First off both MRO and decorators can be learned in 1 week max by anyone. And one week is REALLY forgiving. Literally. You have to be mentally deficient not to be able to learn it. They simply didn't encounter the python feature in their experience. You would just reject them for not knowing about those features?

Second off decorators are syntactical tricks. You can get around python without ever using them. If you encounter them in libraries you just need to know what they do at a high level, you don't need to know how to implement them. If you ever do need to implement one just look it up. I don't judge people for not knowing syntactic tricks.

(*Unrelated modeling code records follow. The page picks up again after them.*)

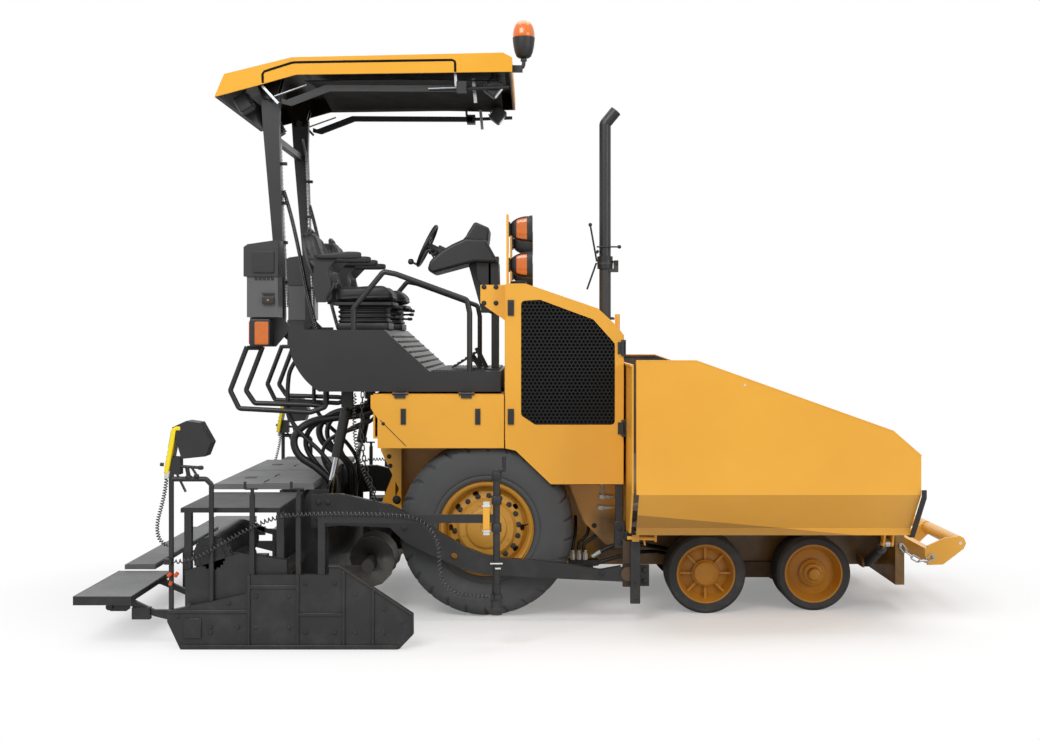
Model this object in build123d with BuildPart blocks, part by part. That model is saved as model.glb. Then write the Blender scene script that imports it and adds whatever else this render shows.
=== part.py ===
from build123d import *
from math import cos, hypot, pi, radians, sin, tan
import os

os.makedirs("parts", exist_ok=True)

# A small wheeled asphalt paver. X runs forward to the hopper, Y to the left, Z up, in millimetres.
# Names ending in _out are distances outboard of the centre plane, the same on both sides.
SIDES = (("right", -1), ("left", 1))

# Clearances
seat_gap = 0.3
pin_gap = 0.4
moving_gap = 6.0

# Rear drive wheels
rear_wheel_x = -370.0
rear_wheel_radius = 536.0
rear_tyre_face_out = 850.0
rear_tyre_width = 385.0
rear_rim_radius = 290.0
rear_rim_dish = 95.0
rear_hub_radius = 225.0
rear_lug_count = 22
rear_lug_depth = 22.0
rear_lug_reach = 62.0
final_drive_radius = 150.0

# Chassis
frame_out = 270.0
frame_plate = 15.0
frame_rear_x = -1000.0
frame_front_x = 2166.0
frame_bottom_z = 230.0
frame_deck_z = 487.0
frame_top_z = 813.7
tunnel_roof_z = 800.0
bumper_length = 56.0
bumper_out = 690.0
bumper_z = (171.0, 484.0)
tow_pin_x = 486.0
tow_pin_z = 285.0
tow_pin_radius = 30.0
arm_in = 905.0
arm_thick = 50.0
guide_out = arm_in - 5.0
locker_in = 500.0
locker_floor_z = 2 * rear_wheel_radius + 20
platform_under_z = 1375.0

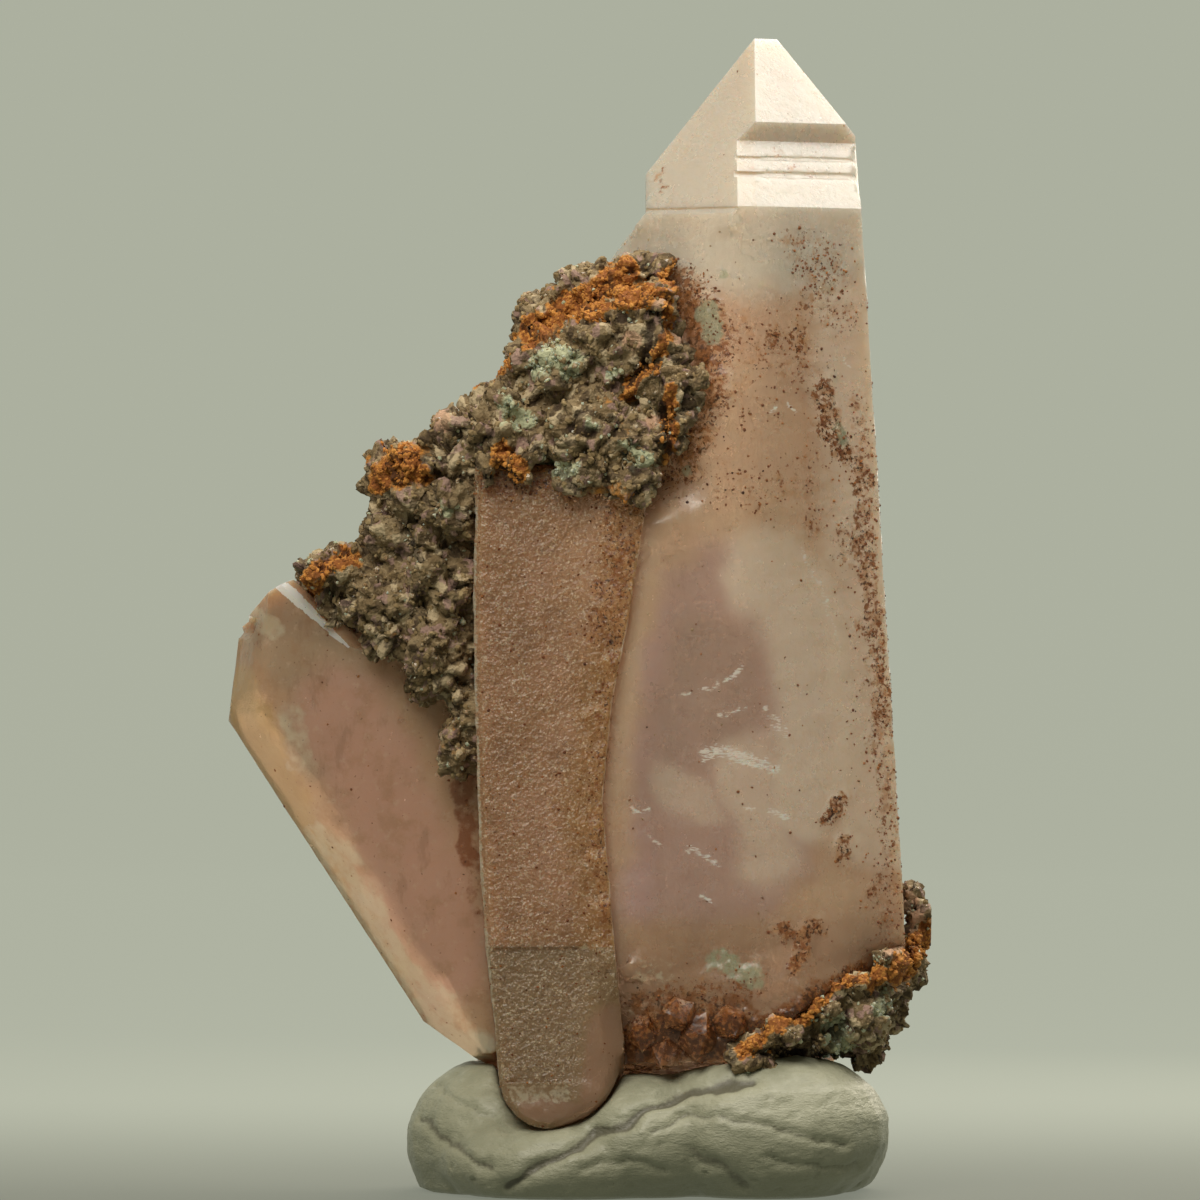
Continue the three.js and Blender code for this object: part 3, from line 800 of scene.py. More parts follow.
# Quartz of the main crystal: milky and faintly lilac inside, with a peach film of iron oxide on it
AMETHYST = Finish(
    name="milky_amethyst_quartz",
    base="#d0ae8f",
    paints=(
        Paint("#dfc2a0", 4.0, 0.4, 0.75, strength=0.5),
        Paint("#b98e68", 1.4, 0.52, 0.72, strength=0.3, stretch=(1.0, 1.0, 0.18)),
        Paint("#cdaca4", 6.0, 0.85, 1.2, "behind", 0.7, contrast=1.6),
        Paint("#e0cdb4", 2.4, 1.0, 1.35, "behind", 0.7, contrast=2.0),
        Paint("#9c7650", 1.1, 1.05, 1.35, "behind", 0.6, contrast=2.2),
        # Paler top: partly painted light, where light passes through the point, and partly paler quartz
        Paint("#d9d1bf", 1.6, 0.3, 0.8, "tip", 0.85, contrast=0.4),
        # Painted highlight: the right face of the point made paler where it reflects the top softbox
        Paint("#d6d0c2", 1.0, 0.45, 0.75, "tip_highlight", 0.6, contrast=0.6),
        Paint("#c2a295", 3.0, 0.2, 0.75, "window", 0.8, contrast=0.3),
        Paint("#d0aea8", 2.4, 0.2, 0.9, "lilac", 0.75, contrast=0.3),
        Paint("#9f8870", 2.6, 0.05, 1.1, "smoke", 0.36, contrast=0.3),
        # Milky quartz; along the right edge it is partly a painted glow, where light comes through the edge
        Paint("#ecdac2", 2.2, 0.05, 1.0, "milk_and_edge_glow", 0.8, contrast=0.35),
        Paint("#8f6c50", 3.0, 0.3, 0.9, "low", 0.6, contrast=0.4),
        Paint("#b0845b", 0.9, 0.3, 0.7, "slender", 0.95, contrast=0.3),
        Paint("#c89a7a", 4.0, 0.85, 1.25, "slender", 0.6, contrast=1.2),
        Paint("#8b6748", 2.6, 0.95, 1.3, "slender", 0.45, contrast=1.4),
        Paint("#a87a42", 0.6, 0.2, 0.95, "gold", 0.8, contrast=0.9),
        Paint("#96805f", 0.8, 0.35, 0.75, "toe", 0.75, contrast=0.5),
        Paint("#a9856b", 1.0, 0.3, 0.9, "lobe", 0.8, contrast=0.4),
        Paint("#ead6b6", 0.14, 0.68, 0.9, "frost", 0.6, contrast=2.3),
        Paint("#674a30", 0.2, 0.82, 0.98, "frost", 0.5, contrast=2.6),
        # Pale grains on the main crystal and a pale facet at the slender crystal's foot; along the slender
        # crystal's left edge and its step the pale lines are painted highlights
        Paint("#d8ccb0", 0.35, 0.5, 0.85, "pale", 0.7, contrast=1.6),
        Paint("#c08a52", 0.5, 0.5, 1.05, "stain", 0.6, contrast=2.4),
        Paint("#8f521f", 0.26, 0.72, 1.02, "stain", 0.85, contrast=3.2),
        Paint("#3b1d0d", 0.16, 0.98, 1.2, "stain", 0.9, contrast=3.6),
        # Rust crust; at the crystal's foot it is partly painted shade
        Paint("#8e5626", 0.45, 0.3, 0.8, "crust", 0.85, contrast=1.9),
        Paint("#43230f", 0.25, 0.66, 0.95, "crust", 0.85, contrast=2.6),
        Paint("#a5ab8c", 0.4, 0.4, 0.8, "green", 0.8, contrast=1.4),
        # Painted glints: near-white streaks of light reflected from fractures in the window
        Paint("#f8f2e6", 0.2, 0.5, 0.8, "fracture_glint", 0.95, (0.6, 1.0, 2.6), 2.3),
    ),
    reliefs=(Relief(0.9, 0.05, (1.0, 1.0, 0.12)), Relief(0.35, 0.03), Relief(0.09, 0.012),
             Relief(0.3, 0.07, mask="sugar", kind=Bump.GRAINS),
             Relief(0.13, 0.05, mask="sugar", kind=Bump.GRAINS)),
    rough=0.26,
    rough_mask="slender",
    rough_gain=0.12,
    ior=1.544,
    see_through=0.32,
    milky=0.85,
    depth=3.0,
    inside=("#cbb3ae", 14.0),
)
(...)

Third, MRO is something that should be not heavily used at all. You should avoid inheritance as much as possible. Additionally you should avoid double inheritance all together. The MRO/inheritance concept is a left over thing from an outdated programming style. At most you should know inheritance, and at most have one level of it if you must and try to use interfaces instead. Nowadays I expect only to see inheritance in existing libraries/tech debt and not newly written code from senior programmers. If someone encounters MRO issues, again, I just expect them to look it up.

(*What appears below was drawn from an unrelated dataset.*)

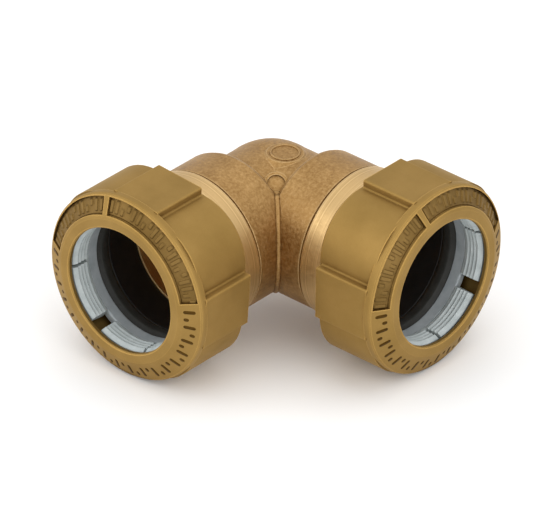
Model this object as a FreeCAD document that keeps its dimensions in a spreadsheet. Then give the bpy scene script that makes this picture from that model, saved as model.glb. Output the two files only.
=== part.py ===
"""Brass push-fit elbow for 32 mm plastic pipe.

Two equal ports meet at a right angle. Each port holds a flanged nut with four
wrench pads, a split grip ring, a thrust ring, a rubber seal and a backing
sleeve, all on the pipe's axis. Lengths are in millimetres.

The row frame has +Z up. Port A points along -Y and port B along +X. The origin
is at the bottom centre of the whole fitting's box.
"""
import FreeCAD, Part
import Sketcher
import math
import os

from FreeCAD import Placement, Rotation, Vector

# ---------------------------------------------------------------- driving sizes
# Radii are from a port's axis. A name ending in _at is a distance from the
# crossing of the two axes, measured outwards along the port's axis.
SIZES = {
    # whole fitting
    "port_reach": 55.5,        # axis crossing to the nut's front face
    # forged elbow, outside
    "core_radius": 15.8,
    "knuckle_radius": 15.9,    # ball that rounds the outer corner
    "hub_radius": 19.1,
    "hub_inner_at": 13.0,
    "hub_edge": 1.1,           # rounding of the hub's inner edge
    "hub_outer_at": 25.5,
    "step_depth": 0.4,         # groove between the cast hub and the turned band
    "step_width": 0.5,
    "band_radius": 19.3,
    "band_outer_at": 34.2,
    "band_bevel": 0.2,
    "thread_radius": 20.25,
    "thread_root": 19.35,
    "thread_pitch": 2.0,
    "thread_foot": 1.6,        # width of a thread ridge at its root
    "thread_crest": 0.3,       # and at its top
    "thread_runout": 0.2,      # the last ridge is this much lower
    "thread_inner_at": 36.0,
    "mouth_at": 44.6,
    # forged elbow, inside
    "waterway_radius": 12.5,
    "socket_radius": 16.25,
    "socket_floor_at": 16.5,
    "seal_seat_radius": 18.2,
    "seal_seat_at": 31.5,
    # marks on the forging
    "plateau_radius": 4.6,
    "plateau_along": 4.2,      # centre's distance from the crossing, along port B
    "plateau_top": 16.05,
    "plateau_depth": 1.6,      # its flank slopes down at 45 degrees for this far
    "boss_radius": 3.1,
    "boss_dimple": 2.2,
    "boss_dimple_depth": 0.45,
    "boss_length": 7.0,
    "boss_out": 11.2,
    "boss_up": 15.2,
    # nut
    "opening_radius": 16.5,
    "nut_length": 21.3,
    "face_land": 18.9,
    "flange_radius": 24.6,
    "flange_drop": 2.7,        # cone face falls back this far at the flange
    "flange_depth": 5.0,
    "face_round": 0.5,
    "barrel_apothem": 21.9,    # centre to a flat of the rounded square barrel
    "barrel_corner": 14.3,
    "pad_apothem": 24.0,
    "pad_width": 14.1,
    "pad_front_depth": 4.3,
    "pad_back_depth": 20.2,
    "pad_foot_round": 0.5,
    "pad_edge_round": 0.45,
    "rear_bevel": 0.7,
    "panel_inner": 19.8,
    "panel_outer": 23.95,
    "panel_depth": 0.75,
    "lip_depth": 1.2,
    "seat_front_radius": 18.0,
    "seat_back_radius": 19.4,
    "seat_depth": 7.4,
    "cavity_depth": 11.2,
    "nut_thread_radius": 20.3,
    # grip ring
    "grip_front_depth": 1.9,
    "grip_back_depth": 7.25,
    "grip_front_radius": 17.55,
    "grip_back_radius": 18.9,
    "grip_bore": 16.55,
    "barb_radius": 16.1,
    "slot_width": 0.9,
    "slot_length": 4.5,
    "split_width": 3.4,
    # thrust ring, seal and backing sleeve
    "thrust_back_depth": 10.3,
    "thrust_bore": 16.7,
    "thrust_radius": 18.9,
    "seal_back_depth": 14.5,
    "seal_lip": 16.1,
    "seal_radius": 18.15,
    "sleeve_bore": 16.7,
    "play": 0.05,
    # angles in degrees
    "panel_rib": 4.0,
    "short_panel": 65.0,
    "long_panel": 90.0,
    "rib_angle": -18.0,
}
S = "Sizes."

doc = FreeCAD.newDocument("PushFitElbow")


def make_sheet():
    """Write every driving size to the spreadsheet, one aliased cell each."""
    sheet = doc.addObject("Spreadsheet::Sheet", "Sizes")
    for row, (name, value) in enumerate(SIZES.items(), start=1):
        sheet.set("A%d" % row, name)
        sheet.set("B%d" % row, str(value))
        sheet.setAlias("B%d" % row, name)
    doc.recompute()
    return sheet


sheet = make_sheet()


def size(name):
    """Read one driving size back from the spreadsheet."""
    return float(sheet.get(name))


def behind_face(depth):
    """Expression for a place this far behind the nut's front face."""
    return "%sport_reach - (%s)" % (S, depth)


# ------------------------------------------------------------- sketch helpers
def origin_plane(body, role):
    """Find one of a body's own origin planes by its role."""
    for feature in body.Origin.OriginFeatures:
        if feature.Role == role:
            return feature
    raise RuntimeError("no origin plane " + role)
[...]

I'll actually judge someone who expects others to know MRO given how outdated it is. I won't think they're stupid, or I won't not hire them or anything like that. I just know they aren't up to date with the current methodology but they can easily learn it if needed.

Overall, you're just setting a high bar artificially. It's like hiring janitors who only have phds in chemistry to know what's in the cleaning chemicals.

> Yes but the same timeline can be done for C, C#, Java or anything else.

No Java and C# languages are complex enough that it can be done in a 2 year timeline but these languages are hard enough that they are in a different class then python. C with memory management is harder then both java and C#. Memory management simply isn't intuitive.




They were just examples.

Isn't all programming just syntactical tricks?

We have a fundamentally different view of these things. Mine is serving me well. Yours isn't challenging mine.

Let's agree to disagree.


>Isn't all programming just syntactical tricks?

No. The decorator is really just a syntactic shortcut. There are other facilities in python to do the same thing. The decorator is just a convenient way of doing it. The concept at hand is a function that takes a function and returns a new function. Nothing crazy here.

  decorator: Callable[[Callable[[Any]. Any]], Callable[[Any], Any]] = lambda x: (lambda y: x(y)) #does nothing
  g: Callable[[Any], Any] = lambda x: x #identity func
  decorated_g: Callable[[Any], Any] = decorator(g) #decorator that does nothing to identity returns identity func   
You see? You can just call the function and assign the result to a var and that var is a decorated function. The facility exists, the @ symbol is simply a convenience so you can execute it in the declaration step.

>We have a fundamentally different view of these things. Mine is serving me well. Yours isn't challenging mine.

Exactly see. Just because my view is "better" or more "modern" you still function fine within your role which is my point. Someone could have knowledge far superior to a person with 2 years of experience, functionally speaking, it doesn't matter too much. You still do "fine" at your role. Your view serves you well in the capacity of a "senior" engineer" even though your view points are ultimately wrong and inferior they still work well enough.

Also it isn't a viewpoint. Two of the newest languages to hit the mainstream have eschewed inheritance completely from their syntax. Neither Golang or Rust have the concept. Both use interfaces exclusively to promote the concept of similar types. No inheritance anywhere. I have tons of evidence on this even papers, quotations from prominent people. It's a well known fact inheritance is outdated.

We can agree to disagree, but it's like agreeing to disagree with a child who doesn't know any better. Sure.